I forgot, the above instructions should be (optionally) marked with metadata so that alternates-aware passes can recognize them, e.g.
select i1 undef, <ty> <val0>, <ty> <val1>, !alternates
switch i1 undef, label <bb0>, i1 1, label <bb1>, !alternates

Hi Carlo, the general policy is to canonicalize IR to some particular
choice. For example, if I1, I2, etc are all equivalent to each other,
then usually one of them will have been chosen as the canonical form
(say I1) and all the others will be turned into I1. If this is not
the best choice for some target, then the code generators for that
target need to transform it into something better for the target, but
this is not at the IR level.

Ciao, Duncan.

If you're interested in this kind of thing, you might want to have a look at
these papers:

Ross Tate, Michael Stepp, Zachary Tatlock, and Sorin Lerner. 2009. Equality
saturation: a new approach to optimization. In Proceedings of the 36th
annual ACM SIGPLAN-SIGACT symposium on Principles of programming languages
(POPL '09). ACM, New York, NY, USA, 264-276. DOI=10.1145/1480881.1480915
http://doi.acm.org/10.1145/1480881.1480915

Michael Stepp, Ross Tate, and Sorin Lerner. 2011. Equality-based translation
validator for LLVM. In Proceedings of the 23rd international conference on
Computer aided verification (CAV'11), Ganesh Gopalakrishnan and Shaz Qadeer
(Eds.). Springer-Verlag, Berlin, Heidelberg, 737-742.
Doi: 10.1007/978-3-642-22110-1_59
http://dx.doi.org/10.1007/978-3-642-22110-1_59

The first one talks about such optimizations for Java bytecode, while the
second one is about translation validation for LLVM. However, they use the
same framework, so I'm guessing optimizations for LLVM should also be within
reach. Their framework builds a graph representing a large number of
alternate versions of the same program, and optimization is essentially the
task of selecting a "best" alternative.

This might work for single instructions or simple instruction sequences but doesn't apply to, let's say, regions. As an example, take a loop that could be rewritten (unrolled, tiled, etc.) so that different versions of the same loop have wildly different memory access patterns. In this case, in order to choose the "best" version, the IR-level transform would have to know the details of the cache/memory subsytems of the current arch.

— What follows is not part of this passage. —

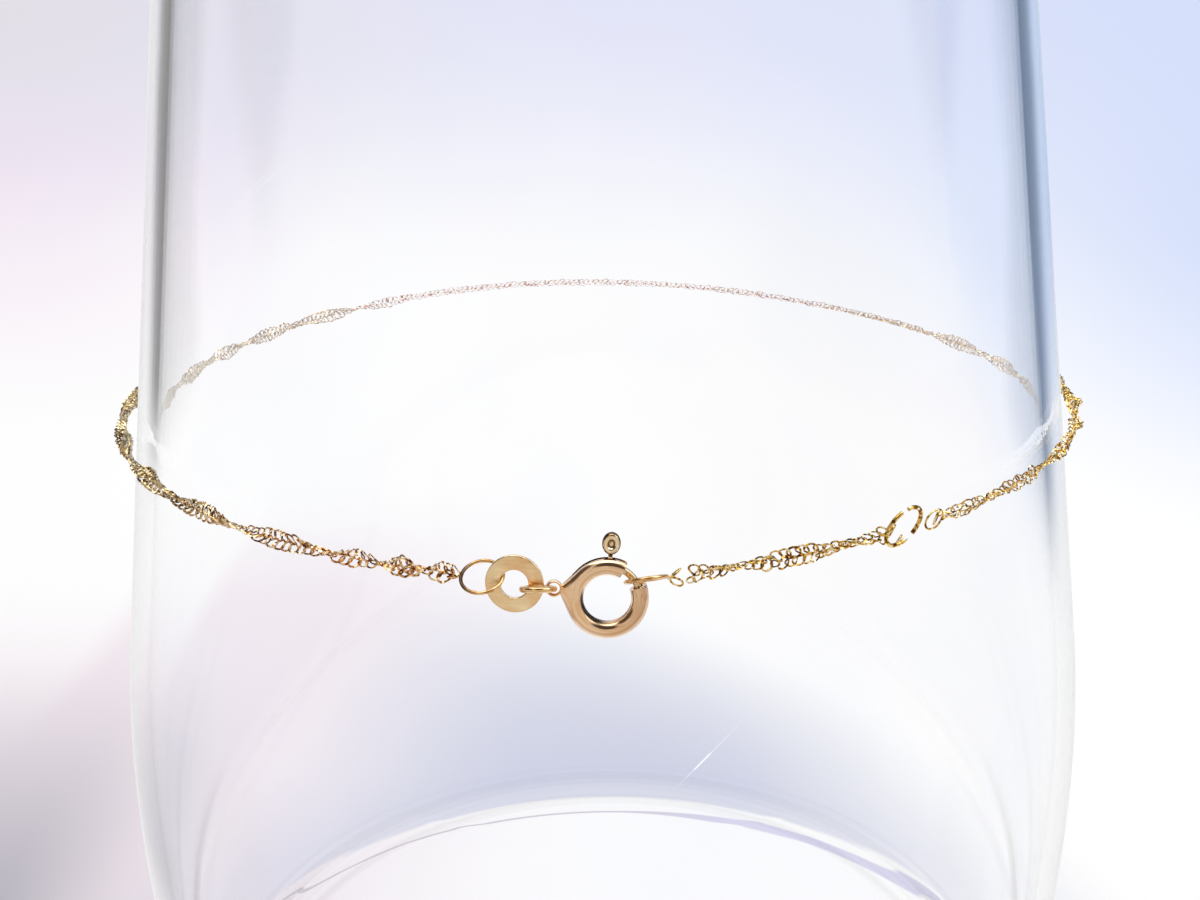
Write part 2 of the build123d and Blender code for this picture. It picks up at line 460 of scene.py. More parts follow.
wireFinish = {
    "tone": (0.95, 0.70, 0.38), "secondTone": (0.66, 0.38, 0.14), "toneScale": 1900.0,
    "markScale": 9000.0, "smooth": 0.05, "rough": 0.14, "markStrength": 0.2, "markDepth": 0.002 * mm,
    # painted shade: the jump ring nearly black at its left side
    "paintedSideFrom": -7.9 * mm, "paintedSideTo": -8.6 * mm, "dim": 0.9, "paintedSideTone": (0.06, 0.03, 0.02),
}
flatFinish = {
    "tone": (1.0, 0.86, 0.58), "secondTone": (0.88, 0.60, 0.33), "toneScale": 500.0,
    "markScale": 7000.0, "smooth": 0.16, "rough": 0.26, "markStrength": 1.0, "markDepth": 0.012 * mm,
    # painted reflection: a yellow-olive rim towards the right edge
    "paintedSideFrom": -5.0 * mm, "paintedSideTo": -3.6 * mm, "dim": 0.7, "paintedSideTone": (0.80, 0.56, 0.18),
    "bands": 0.6, "fine": 0.35,
}
goldClasp = goldMaterial("polishedGold", claspFinish)
goldChain = goldMaterial("chainGold", wireFinish)
goldWire = goldMaterial("wireGold", wireFinish)
goldBolt = goldMaterial("boltGold", boltFinish)
goldFlat = goldMaterial("brushedGold", flatFinish)


# the flat ring is brushed sideways
def brush(material, finish):
    tree = material.node_tree
    tone = [node for node in tree.nodes if node.type == "GROUP" and node.node_tree == toneGroup][0]
    grain = groupNode(tree, grainGroup).outputs
    tree.links.new(grain["Grain"], firstNode(tree, "BUMP").inputs["Height"])
    bands = product(tree, grain["Bands"], finish["bands"])
    banded = mixNode(tree, bands, tone.outputs["Color"], finish["secondTone"])
    setBase(material, mixNode(tree, product(tree, grain["Grain"], finish["fine"]), banded, finish["tone"]))
    shine = rangeNode(tree, grain["Grain"], 0.0, 1.0, finish["smooth"], finish["rough"])
    tree.links.new(shine, firstNode(tree, "BSDF_PRINCIPLED").inputs["Roughness"])


brush(goldFlat, flatFinish)

# the chain's tones: amber at the right, olive at the left, paler and redder at the back
chainTones = {
    "scale": 3400.0,
    # where each change starts and is full
    "toLeft": (0.004, -0.010), "toFarLeft": (-0.018, -0.034), "toBack": (-0.002, 0.018), "toMiddle": (0.031, 0.022),
    # each holds a dark painted shade, a middle tone and a bright painted highlight
    "right": ((0.24, 0.10, 0.01), (0.88, 0.59, 0.13), (1.0, 0.96, 0.74)),
    "left": ((0.22, 0.07, 0.02), (0.86, 0.54, 0.24), (1.0, 0.94, 0.68)),
    "farLeft": ((0.42, 0.32, 0.16), (0.62, 0.49, 0.27), (0.84, 0.70, 0.45)),
    "turning": ((0.36, 0.22, 0.12), (0.70, 0.54, 0.36), (0.95, 0.84, 0.66)),
    "back": ((0.55, 0.24, 0.20), (1.0, 0.92, 0.89), (1.0, 0.99, 0.98)),
}


def colourChain(material):
    look = chainTones
    tree = material.node_tree
    place = splitPlace(tree, objectPlace(tree))
    toLeft = rangeNode(tree, place["X"], *look["toLeft"])
    toFarLeft = rangeNode(tree, place["X"], *look["toFarLeft"])
    toMiddle = rangeNode(tree, size(tree, place["X"]), *look["toMiddle"])
    # only through the glass does the back of the chain look pale
    path = lightPath(tree)
    toBack = product(tree, rangeNode(tree, place["Y"], *look["toBack"]), path["Is Transmission Ray"])
    speckle = groupNode(tree, highlightShadeGroup, Scale=look["scale"])
    for index, label in enumerate(("Dark", "Middle", "Bright")):
        near = mixNode(tree, toLeft, look["right"][index], look["left"][index])
        near = mixNode(tree, toFarLeft, near, look["farLeft"][index])
        behind = mixNode(tree, toMiddle, look["turning"][index], look["back"][index])
        tree.links.new(mixNode(tree, toBack, near, behind), speckle.inputs[label])
    setBase(material, speckle.outputs["Color"])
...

> Hi Carlo, the general policy is to canonicalize IR to some particular
> choice. For example, if I1, I2, etc are all equivalent to each
> other,
> then usually one of them will have been chosen as the canonical form
> (say I1) and all the others will be turned into I1. If this is not
> the best choice for some target, then the code generators for that
> target need to transform it into something better for the target, but
> this is not at the IR level.

This might work for single instructions or simple instruction sequences
but doesn't apply to, let's say, regions. As an example, take a loop
that could be rewritten (unrolled, tiled, etc.) so that different
versions of the same loop have wildly different memory access patterns.
In this case, in order to choose the "best" version, the IR-level
transform would have to know the details of the cache/memory subsytems
of the current arch.

There has been some good work in this general area by Jason Ansel and
collaborators at MIT. They have developed a project called PetaBricks
(which has been released under the MIT license) --
http://projects.csail.mit.edu/petabricks/ -- and I think that this is
going to be a very important technique, at least for numerical
algorithms, in the near future. As there is apparently interest, I think
that we should strongly consider added an "alternatives" feature (on the
block and/or function level) to the LLVM IR in order to facilitate
implementing this kind of approach. I think that it is often true that
only the backend code generator has enough information to choose between
alternative implementations, and so I think this would be an appropriate
addition. If we specify that each alternative must have identical side
effects, then I think that the default (backward-compatible)
implementation is easy: ignore the alternatives.

-Hal

Probably adding an explicit mechanism will be met with considerable resistence because it involves modifying the IR. That's why I was proposing to sidestep the issue by leveraging what the IR already provides.
Unfortunately I haven't heard any suggestion/feedback about the proposed syntax. Should I interpret this lack of comments as an indication of it being a good solution or what? Can I go ahead and make a patch for the docs to formalize the idea?
B.r.
Carlo Alberto